The only thing that lends any eternal value to what we do or do not do, is that we do it or abstain from doing it because of following Christ. There is a vast difference in doing things because they are “moral” and doing things for Christ’s sake. Self-denial, suffering for reasons other than Christ is worthless humanism, heathen asceticism or masochism. Giving of our substance, if not for Christ’s sake, is self-righteous works. To “surrender” to foreign missions while Christ bids you stay at home is wicked disobedience. To “stand fast” while Christ leads you ahead is stubborn rebellion. It is only the following of Christ that gives worth to our action or inaction.

He who has thus surrendered his life to King Jesus has, as a “corn of wheat”, fallen into the ground and died. He has “hated his life in this world”. And he who thus “dies” and “hates” shall surely keep his life eternally and shall bring forth much fruit. And he shall ever behold the face of his blessed Lord.

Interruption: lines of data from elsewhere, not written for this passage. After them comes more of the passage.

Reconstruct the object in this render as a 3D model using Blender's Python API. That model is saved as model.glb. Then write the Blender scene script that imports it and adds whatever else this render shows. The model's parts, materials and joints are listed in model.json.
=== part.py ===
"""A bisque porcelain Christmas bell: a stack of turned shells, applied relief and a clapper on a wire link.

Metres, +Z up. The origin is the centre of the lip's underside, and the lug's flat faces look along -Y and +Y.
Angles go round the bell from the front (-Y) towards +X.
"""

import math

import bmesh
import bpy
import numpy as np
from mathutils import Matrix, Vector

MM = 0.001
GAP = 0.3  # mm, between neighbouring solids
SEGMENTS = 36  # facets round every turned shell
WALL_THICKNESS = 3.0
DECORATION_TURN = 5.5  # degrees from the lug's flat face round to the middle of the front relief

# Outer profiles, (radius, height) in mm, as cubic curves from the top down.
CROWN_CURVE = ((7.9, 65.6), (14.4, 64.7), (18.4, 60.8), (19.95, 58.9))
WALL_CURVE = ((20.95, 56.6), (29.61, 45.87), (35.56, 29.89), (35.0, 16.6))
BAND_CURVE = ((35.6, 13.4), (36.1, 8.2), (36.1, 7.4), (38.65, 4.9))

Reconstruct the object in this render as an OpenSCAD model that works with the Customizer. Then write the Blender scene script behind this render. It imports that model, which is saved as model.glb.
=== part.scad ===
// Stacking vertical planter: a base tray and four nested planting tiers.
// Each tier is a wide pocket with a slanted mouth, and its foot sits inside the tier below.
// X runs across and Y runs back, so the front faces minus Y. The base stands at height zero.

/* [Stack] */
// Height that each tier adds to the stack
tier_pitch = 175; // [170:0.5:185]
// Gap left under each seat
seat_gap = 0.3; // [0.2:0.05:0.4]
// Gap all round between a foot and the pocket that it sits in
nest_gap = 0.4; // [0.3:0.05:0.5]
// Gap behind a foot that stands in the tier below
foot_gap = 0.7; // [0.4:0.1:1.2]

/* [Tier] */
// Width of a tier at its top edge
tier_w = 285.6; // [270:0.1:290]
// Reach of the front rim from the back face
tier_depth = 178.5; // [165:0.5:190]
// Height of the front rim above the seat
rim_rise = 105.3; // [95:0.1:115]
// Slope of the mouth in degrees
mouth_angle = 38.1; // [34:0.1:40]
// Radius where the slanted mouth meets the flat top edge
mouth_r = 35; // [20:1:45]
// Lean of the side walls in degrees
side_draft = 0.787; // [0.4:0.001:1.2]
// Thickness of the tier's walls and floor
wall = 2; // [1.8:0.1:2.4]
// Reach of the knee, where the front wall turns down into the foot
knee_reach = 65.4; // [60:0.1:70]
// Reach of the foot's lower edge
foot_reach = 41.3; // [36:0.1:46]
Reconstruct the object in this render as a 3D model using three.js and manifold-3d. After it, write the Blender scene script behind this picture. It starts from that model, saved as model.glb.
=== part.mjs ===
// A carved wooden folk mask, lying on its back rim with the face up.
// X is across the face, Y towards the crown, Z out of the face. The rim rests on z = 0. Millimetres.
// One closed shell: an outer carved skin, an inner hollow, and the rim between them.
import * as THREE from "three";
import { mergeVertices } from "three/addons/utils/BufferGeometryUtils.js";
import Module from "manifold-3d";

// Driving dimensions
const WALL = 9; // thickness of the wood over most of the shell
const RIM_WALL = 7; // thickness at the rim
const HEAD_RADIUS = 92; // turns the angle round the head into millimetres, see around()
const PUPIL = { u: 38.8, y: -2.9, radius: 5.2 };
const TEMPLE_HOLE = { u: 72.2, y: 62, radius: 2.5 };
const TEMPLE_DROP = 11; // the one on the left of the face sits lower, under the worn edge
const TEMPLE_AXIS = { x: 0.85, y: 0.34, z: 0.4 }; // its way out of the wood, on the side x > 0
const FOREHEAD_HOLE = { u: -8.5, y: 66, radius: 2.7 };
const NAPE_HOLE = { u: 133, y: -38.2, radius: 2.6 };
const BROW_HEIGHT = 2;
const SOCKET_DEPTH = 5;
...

If these words of our Lord have now shed some light on the darkened path before you, it is imperative that you immediately begin to walk in that light. You must not dally around excusing yourself because you do not see further up the way. If you would follow the Lord, the light before you leads to Him. There may yet be some darkness obscuring His face, but He is to be found in that direction. Your disobedience will soon lose for you your present light, and you will be in the same awful fix as those curious but uncommitted Greeks. The Lord will utterly hide Himself from you and you will ultimately be cast into outer darkness where there is nothing to be heard but the weeping and wailing and gnashing of teeth of those of your fellows who also would not walk in their light.

Christ will be found by those who seek Him with their whole heart, and seek Him early.